Modeling code records:
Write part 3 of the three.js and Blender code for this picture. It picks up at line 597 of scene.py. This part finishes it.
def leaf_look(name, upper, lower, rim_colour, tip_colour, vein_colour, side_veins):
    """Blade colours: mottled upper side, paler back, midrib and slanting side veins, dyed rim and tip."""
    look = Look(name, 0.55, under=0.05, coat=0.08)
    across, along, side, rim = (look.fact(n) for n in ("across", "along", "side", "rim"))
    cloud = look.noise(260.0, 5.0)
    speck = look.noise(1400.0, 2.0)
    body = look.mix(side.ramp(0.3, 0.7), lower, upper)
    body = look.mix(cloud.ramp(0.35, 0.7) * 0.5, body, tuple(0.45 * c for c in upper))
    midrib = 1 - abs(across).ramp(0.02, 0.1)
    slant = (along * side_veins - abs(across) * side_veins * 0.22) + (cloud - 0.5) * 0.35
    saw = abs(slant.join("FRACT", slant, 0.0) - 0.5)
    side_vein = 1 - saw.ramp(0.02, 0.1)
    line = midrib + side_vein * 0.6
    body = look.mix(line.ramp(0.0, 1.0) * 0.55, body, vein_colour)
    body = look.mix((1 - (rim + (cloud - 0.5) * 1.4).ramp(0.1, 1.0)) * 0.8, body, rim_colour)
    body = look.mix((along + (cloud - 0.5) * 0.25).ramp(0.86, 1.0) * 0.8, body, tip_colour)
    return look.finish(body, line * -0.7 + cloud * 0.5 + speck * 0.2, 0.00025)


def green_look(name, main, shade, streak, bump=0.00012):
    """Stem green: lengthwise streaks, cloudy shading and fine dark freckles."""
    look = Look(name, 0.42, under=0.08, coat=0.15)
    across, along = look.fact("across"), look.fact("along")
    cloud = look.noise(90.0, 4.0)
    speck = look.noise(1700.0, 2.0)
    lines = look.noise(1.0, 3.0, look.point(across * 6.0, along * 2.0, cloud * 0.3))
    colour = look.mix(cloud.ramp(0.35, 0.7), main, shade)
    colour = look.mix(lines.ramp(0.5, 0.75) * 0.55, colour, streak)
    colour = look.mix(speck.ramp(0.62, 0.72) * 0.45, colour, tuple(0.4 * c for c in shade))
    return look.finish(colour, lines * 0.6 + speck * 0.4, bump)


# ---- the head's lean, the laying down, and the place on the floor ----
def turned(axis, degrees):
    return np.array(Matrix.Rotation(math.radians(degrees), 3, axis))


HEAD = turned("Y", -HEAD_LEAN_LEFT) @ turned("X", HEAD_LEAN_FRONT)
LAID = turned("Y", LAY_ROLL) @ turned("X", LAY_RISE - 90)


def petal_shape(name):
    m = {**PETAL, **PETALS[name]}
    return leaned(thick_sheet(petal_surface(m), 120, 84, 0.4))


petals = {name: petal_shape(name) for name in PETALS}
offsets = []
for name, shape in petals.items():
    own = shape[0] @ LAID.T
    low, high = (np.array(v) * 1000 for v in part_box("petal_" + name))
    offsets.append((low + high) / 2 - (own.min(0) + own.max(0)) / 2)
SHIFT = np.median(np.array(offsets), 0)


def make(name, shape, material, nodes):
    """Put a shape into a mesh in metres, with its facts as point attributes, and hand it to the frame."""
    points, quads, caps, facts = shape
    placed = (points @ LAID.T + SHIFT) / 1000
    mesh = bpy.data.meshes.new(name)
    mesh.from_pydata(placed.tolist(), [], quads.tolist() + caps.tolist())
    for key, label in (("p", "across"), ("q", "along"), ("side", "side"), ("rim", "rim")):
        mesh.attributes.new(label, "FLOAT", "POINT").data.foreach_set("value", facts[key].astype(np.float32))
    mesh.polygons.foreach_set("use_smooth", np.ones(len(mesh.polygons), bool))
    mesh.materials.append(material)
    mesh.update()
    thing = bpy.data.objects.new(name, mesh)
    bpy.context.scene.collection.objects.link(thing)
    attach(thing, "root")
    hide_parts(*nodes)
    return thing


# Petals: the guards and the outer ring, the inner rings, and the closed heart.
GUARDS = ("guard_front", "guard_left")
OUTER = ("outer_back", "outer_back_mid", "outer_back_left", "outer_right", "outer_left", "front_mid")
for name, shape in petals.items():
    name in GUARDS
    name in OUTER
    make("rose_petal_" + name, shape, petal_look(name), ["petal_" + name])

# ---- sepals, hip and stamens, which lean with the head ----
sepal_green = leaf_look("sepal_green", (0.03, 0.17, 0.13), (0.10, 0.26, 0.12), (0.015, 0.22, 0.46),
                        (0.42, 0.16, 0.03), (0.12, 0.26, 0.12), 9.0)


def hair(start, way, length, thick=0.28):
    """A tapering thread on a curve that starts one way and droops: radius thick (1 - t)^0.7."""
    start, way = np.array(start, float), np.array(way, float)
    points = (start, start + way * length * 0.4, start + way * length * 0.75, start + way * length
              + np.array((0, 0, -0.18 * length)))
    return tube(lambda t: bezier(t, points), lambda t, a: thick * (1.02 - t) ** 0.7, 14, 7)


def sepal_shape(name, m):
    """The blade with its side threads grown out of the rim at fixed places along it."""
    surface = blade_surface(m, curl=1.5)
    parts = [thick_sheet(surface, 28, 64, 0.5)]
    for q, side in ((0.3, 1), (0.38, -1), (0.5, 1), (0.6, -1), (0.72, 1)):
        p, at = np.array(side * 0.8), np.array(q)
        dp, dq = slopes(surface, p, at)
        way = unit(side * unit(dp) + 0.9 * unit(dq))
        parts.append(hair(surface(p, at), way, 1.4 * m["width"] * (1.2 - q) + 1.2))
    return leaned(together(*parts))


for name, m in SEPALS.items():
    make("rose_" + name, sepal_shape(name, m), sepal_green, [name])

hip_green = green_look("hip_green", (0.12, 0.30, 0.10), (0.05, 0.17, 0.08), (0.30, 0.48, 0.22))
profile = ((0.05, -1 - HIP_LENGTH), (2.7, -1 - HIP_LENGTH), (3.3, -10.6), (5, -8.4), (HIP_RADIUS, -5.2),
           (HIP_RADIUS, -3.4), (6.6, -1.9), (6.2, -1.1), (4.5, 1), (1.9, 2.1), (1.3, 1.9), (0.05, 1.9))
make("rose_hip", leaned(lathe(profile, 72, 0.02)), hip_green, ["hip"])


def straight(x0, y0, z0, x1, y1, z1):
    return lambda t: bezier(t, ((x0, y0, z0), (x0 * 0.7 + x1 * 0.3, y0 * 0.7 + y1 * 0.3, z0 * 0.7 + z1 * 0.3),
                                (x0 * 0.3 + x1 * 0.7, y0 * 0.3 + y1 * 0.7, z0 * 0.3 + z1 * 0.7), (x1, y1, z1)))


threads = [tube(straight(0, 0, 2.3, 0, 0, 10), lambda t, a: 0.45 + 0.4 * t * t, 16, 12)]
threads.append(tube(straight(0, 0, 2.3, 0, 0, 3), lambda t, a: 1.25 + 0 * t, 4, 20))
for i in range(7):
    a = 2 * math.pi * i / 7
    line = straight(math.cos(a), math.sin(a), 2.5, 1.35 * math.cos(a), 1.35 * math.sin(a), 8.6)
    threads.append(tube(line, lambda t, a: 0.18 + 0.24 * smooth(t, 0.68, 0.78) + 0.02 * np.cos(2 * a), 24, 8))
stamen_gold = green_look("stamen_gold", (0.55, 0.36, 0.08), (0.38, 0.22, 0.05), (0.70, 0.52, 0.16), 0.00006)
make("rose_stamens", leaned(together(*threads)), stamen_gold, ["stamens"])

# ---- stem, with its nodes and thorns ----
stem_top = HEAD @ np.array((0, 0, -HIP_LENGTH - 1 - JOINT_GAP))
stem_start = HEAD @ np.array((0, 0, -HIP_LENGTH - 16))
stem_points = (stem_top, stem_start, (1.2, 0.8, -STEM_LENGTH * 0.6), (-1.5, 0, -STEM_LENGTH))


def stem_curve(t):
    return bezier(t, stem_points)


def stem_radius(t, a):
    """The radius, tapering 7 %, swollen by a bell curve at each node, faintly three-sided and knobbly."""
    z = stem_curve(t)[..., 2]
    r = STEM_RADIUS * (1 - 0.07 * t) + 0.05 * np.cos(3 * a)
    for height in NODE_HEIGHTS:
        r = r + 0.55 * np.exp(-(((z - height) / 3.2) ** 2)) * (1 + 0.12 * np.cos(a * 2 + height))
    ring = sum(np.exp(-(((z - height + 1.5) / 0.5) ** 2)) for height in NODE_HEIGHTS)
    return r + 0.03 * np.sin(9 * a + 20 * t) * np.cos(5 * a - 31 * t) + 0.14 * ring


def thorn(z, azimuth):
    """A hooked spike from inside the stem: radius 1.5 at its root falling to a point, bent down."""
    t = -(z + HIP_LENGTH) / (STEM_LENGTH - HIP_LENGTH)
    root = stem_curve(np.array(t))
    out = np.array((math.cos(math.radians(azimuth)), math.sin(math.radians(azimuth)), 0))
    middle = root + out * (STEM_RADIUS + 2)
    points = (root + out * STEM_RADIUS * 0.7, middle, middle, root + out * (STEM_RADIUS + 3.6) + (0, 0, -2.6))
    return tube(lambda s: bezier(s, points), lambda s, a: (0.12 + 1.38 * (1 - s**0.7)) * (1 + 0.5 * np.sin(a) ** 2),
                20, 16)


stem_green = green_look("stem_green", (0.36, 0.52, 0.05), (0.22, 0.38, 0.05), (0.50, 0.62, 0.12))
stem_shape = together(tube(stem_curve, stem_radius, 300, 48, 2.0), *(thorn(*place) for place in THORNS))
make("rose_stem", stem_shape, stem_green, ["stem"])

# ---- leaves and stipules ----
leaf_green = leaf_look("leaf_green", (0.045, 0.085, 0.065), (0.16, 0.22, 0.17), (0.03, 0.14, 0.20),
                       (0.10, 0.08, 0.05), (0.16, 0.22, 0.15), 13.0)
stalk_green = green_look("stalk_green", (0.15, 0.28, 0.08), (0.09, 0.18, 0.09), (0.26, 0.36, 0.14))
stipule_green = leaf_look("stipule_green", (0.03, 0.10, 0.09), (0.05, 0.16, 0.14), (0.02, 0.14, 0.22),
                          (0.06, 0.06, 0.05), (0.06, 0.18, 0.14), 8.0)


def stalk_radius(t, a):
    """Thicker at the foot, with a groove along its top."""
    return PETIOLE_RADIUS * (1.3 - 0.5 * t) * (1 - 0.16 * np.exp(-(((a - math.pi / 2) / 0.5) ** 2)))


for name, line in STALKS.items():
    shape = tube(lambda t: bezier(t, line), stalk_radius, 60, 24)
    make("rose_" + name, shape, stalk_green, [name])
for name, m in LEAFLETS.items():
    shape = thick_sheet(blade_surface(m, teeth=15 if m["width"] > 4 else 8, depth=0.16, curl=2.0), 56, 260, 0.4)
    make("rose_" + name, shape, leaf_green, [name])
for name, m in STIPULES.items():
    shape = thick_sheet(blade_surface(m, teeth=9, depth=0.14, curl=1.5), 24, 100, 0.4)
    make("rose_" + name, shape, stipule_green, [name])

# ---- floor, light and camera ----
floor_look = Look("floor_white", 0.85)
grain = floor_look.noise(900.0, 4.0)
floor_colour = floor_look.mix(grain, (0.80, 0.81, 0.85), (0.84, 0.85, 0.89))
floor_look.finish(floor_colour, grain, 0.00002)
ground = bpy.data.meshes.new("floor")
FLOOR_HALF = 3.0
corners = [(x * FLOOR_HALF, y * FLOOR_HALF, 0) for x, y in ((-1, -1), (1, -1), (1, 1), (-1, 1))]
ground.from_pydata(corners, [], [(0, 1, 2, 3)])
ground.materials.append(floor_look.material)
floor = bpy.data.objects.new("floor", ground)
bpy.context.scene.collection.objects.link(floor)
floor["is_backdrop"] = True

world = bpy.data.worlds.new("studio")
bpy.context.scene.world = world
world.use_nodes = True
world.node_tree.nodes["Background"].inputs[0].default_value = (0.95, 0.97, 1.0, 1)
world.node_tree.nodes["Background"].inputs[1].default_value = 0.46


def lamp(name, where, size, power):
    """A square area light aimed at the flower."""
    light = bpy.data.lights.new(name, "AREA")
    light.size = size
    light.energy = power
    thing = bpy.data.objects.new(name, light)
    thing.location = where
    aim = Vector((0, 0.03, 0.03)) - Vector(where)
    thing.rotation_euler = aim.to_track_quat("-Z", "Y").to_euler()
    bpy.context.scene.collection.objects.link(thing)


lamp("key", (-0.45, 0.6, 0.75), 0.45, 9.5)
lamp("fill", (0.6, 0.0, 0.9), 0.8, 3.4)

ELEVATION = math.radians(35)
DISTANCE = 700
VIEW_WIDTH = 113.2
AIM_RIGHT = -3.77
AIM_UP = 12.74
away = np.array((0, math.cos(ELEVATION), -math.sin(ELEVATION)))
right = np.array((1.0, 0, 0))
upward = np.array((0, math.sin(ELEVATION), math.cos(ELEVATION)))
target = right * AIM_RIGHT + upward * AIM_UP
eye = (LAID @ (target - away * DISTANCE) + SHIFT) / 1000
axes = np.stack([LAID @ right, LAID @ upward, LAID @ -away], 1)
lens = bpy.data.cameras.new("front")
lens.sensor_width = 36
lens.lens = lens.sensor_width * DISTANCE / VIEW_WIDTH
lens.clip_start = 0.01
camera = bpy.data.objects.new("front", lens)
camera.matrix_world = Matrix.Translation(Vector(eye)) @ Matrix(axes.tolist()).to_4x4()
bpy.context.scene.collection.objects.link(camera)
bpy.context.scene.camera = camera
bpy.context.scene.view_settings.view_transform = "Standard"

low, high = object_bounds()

--

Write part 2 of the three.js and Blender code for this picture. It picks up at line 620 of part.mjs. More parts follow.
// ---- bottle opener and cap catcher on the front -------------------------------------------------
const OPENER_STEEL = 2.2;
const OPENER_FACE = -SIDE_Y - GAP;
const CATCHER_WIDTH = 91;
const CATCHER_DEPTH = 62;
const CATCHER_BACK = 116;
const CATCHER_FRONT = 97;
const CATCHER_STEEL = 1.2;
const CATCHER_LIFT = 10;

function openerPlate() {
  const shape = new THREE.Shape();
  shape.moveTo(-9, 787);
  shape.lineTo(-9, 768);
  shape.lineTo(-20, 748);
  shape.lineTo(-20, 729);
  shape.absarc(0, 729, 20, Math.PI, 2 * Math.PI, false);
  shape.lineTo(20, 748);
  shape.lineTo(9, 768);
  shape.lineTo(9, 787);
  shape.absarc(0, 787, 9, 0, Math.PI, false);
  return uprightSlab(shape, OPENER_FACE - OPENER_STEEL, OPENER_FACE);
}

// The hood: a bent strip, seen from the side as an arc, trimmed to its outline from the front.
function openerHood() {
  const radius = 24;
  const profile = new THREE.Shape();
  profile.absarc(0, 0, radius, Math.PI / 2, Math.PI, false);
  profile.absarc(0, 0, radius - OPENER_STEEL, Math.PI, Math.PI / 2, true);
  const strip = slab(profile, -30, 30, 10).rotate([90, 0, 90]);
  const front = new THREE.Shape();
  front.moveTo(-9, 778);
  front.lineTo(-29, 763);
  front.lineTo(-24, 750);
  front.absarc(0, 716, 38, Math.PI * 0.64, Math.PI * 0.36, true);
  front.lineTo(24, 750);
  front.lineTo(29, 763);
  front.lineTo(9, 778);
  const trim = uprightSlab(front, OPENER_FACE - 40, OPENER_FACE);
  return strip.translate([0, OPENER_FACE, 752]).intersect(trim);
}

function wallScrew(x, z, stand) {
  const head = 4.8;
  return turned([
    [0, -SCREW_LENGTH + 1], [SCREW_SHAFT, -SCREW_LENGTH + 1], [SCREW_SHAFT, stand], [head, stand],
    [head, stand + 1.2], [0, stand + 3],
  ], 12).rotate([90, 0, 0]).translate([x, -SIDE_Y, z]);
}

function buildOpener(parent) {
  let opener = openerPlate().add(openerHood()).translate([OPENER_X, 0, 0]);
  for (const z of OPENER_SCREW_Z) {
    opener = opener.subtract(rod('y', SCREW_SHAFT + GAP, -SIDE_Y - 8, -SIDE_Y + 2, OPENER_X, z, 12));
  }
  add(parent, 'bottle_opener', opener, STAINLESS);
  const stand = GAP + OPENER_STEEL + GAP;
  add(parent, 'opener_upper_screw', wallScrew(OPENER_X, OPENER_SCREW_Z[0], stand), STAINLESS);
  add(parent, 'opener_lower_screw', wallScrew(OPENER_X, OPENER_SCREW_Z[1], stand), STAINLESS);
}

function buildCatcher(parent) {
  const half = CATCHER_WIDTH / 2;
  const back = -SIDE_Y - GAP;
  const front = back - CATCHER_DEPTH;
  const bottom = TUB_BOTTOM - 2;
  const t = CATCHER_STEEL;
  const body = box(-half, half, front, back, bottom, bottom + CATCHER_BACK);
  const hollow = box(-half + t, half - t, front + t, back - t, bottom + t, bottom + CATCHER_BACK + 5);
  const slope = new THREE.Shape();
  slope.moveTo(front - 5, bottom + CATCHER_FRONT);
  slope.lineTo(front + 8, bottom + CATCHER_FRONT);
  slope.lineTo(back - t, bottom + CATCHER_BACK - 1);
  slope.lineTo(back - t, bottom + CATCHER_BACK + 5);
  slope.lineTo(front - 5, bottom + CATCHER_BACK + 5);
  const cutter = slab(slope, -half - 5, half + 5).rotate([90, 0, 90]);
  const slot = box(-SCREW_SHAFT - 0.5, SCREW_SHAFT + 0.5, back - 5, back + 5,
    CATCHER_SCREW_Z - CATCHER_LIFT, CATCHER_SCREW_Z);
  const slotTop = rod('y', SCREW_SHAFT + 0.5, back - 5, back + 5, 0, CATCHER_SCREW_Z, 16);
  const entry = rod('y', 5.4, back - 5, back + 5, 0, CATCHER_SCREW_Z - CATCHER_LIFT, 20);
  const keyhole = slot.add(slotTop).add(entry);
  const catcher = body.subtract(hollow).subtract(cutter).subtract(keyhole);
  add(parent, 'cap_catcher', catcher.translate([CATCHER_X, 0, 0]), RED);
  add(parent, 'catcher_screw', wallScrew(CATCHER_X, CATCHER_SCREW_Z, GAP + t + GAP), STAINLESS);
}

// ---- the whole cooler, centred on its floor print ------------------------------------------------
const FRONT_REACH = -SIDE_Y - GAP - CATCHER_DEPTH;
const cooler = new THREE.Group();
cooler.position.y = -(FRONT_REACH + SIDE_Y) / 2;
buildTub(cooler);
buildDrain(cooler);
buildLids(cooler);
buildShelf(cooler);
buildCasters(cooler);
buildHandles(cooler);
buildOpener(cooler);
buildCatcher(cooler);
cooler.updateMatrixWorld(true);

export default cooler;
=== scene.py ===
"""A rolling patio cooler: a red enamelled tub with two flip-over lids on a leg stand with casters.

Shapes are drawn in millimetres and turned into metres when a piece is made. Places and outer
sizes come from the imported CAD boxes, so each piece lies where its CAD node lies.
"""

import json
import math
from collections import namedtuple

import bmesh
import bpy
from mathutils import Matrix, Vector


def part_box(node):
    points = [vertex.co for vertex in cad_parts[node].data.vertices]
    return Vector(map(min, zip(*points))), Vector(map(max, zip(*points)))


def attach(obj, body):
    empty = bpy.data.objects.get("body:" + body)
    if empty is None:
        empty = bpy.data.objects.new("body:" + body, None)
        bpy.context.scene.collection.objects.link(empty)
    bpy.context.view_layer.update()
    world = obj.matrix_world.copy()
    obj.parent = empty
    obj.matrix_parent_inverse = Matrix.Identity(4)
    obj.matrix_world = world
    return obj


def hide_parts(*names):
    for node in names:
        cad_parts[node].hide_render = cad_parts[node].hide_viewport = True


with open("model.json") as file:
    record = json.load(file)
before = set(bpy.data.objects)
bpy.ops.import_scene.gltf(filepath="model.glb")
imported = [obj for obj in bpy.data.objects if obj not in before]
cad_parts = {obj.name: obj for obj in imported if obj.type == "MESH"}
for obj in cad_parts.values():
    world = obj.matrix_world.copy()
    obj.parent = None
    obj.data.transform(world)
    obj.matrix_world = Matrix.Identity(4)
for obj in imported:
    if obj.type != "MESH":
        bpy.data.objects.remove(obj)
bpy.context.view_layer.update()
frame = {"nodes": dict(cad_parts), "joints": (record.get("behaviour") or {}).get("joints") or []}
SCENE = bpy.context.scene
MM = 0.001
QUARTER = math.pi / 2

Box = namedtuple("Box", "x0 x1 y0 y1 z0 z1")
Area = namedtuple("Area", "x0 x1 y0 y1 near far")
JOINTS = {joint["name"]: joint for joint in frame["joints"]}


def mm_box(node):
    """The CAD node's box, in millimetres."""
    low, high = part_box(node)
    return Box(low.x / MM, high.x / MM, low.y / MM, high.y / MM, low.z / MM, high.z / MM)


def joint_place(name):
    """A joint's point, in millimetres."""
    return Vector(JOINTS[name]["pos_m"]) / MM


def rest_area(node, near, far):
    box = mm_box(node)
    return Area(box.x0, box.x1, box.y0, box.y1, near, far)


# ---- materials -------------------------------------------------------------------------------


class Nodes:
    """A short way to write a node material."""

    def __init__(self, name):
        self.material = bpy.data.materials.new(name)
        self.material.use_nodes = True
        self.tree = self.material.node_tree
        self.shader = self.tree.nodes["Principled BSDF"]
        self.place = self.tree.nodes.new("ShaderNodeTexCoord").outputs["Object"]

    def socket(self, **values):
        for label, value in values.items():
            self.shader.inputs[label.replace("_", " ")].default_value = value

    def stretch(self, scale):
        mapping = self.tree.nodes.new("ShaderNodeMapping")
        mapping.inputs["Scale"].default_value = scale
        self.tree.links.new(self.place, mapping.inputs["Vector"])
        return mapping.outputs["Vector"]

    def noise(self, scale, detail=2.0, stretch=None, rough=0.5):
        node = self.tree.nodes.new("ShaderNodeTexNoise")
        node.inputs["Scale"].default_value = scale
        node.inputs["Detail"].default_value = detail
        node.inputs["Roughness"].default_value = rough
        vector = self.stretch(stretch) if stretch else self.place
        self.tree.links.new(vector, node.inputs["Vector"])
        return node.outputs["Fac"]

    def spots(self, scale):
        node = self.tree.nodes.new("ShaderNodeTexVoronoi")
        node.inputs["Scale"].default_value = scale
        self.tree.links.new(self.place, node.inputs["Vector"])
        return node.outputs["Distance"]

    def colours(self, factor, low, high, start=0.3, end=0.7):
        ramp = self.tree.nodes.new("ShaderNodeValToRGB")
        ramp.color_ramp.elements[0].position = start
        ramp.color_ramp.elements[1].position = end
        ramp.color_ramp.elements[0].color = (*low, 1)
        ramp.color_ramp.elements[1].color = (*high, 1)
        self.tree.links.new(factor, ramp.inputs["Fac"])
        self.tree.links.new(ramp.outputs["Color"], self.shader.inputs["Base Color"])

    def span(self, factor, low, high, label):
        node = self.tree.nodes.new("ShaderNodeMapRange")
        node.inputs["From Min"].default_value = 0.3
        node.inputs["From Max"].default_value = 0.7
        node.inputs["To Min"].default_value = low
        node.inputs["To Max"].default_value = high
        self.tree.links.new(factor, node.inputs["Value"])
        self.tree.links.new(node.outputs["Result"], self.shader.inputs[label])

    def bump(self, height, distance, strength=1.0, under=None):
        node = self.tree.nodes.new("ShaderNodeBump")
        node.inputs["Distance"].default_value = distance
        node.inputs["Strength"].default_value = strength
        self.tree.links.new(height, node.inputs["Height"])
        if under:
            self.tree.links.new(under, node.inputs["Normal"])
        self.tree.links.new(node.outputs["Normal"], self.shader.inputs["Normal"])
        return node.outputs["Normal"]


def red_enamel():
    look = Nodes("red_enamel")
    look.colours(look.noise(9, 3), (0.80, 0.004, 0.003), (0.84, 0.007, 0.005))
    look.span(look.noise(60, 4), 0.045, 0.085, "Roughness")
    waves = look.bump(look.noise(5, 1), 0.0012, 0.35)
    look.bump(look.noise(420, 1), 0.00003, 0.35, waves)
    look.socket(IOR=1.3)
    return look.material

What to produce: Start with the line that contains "---- the whole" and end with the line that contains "for node in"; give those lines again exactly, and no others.

Worked solution:
// ---- the whole cooler, centred on its floor print ------------------------------------------------
const FRONT_REACH = -SIDE_Y - GAP - CATCHER_DEPTH;
const cooler = new THREE.Group();
cooler.position.y = -(FRONT_REACH + SIDE_Y) / 2;
buildTub(cooler);
buildDrain(cooler);
buildLids(cooler);
buildShelf(cooler);
buildCasters(cooler);
buildHandles(cooler);
buildOpener(cooler);
buildCatcher(cooler);
cooler.updateMatrixWorld(true);

export default cooler;
=== scene.py ===
"""A rolling patio cooler: a red enamelled tub with two flip-over lids on a leg stand with casters.

Shapes are drawn in millimetres and turned into metres when a piece is made. Places and outer
sizes come from the imported CAD boxes, so each piece lies where its CAD node lies.
"""

import json
import math
from collections import namedtuple

import bmesh
import bpy
from mathutils import Matrix, Vector


def part_box(node):
    points = [vertex.co for vertex in cad_parts[node].data.vertices]
    return Vector(map(min, zip(*points))), Vector(map(max, zip(*points)))


def attach(obj, body):
    empty = bpy.data.objects.get("body:" + body)
    if empty is None:
        empty = bpy.data.objects.new("body:" + body, None)
        bpy.context.scene.collection.objects.link(empty)
    bpy.context.view_layer.update()
    world = obj.matrix_world.copy()
    obj.parent = empty
    obj.matrix_parent_inverse = Matrix.Identity(4)
    obj.matrix_world = world
    return obj


def hide_parts(*names):
    for node in names:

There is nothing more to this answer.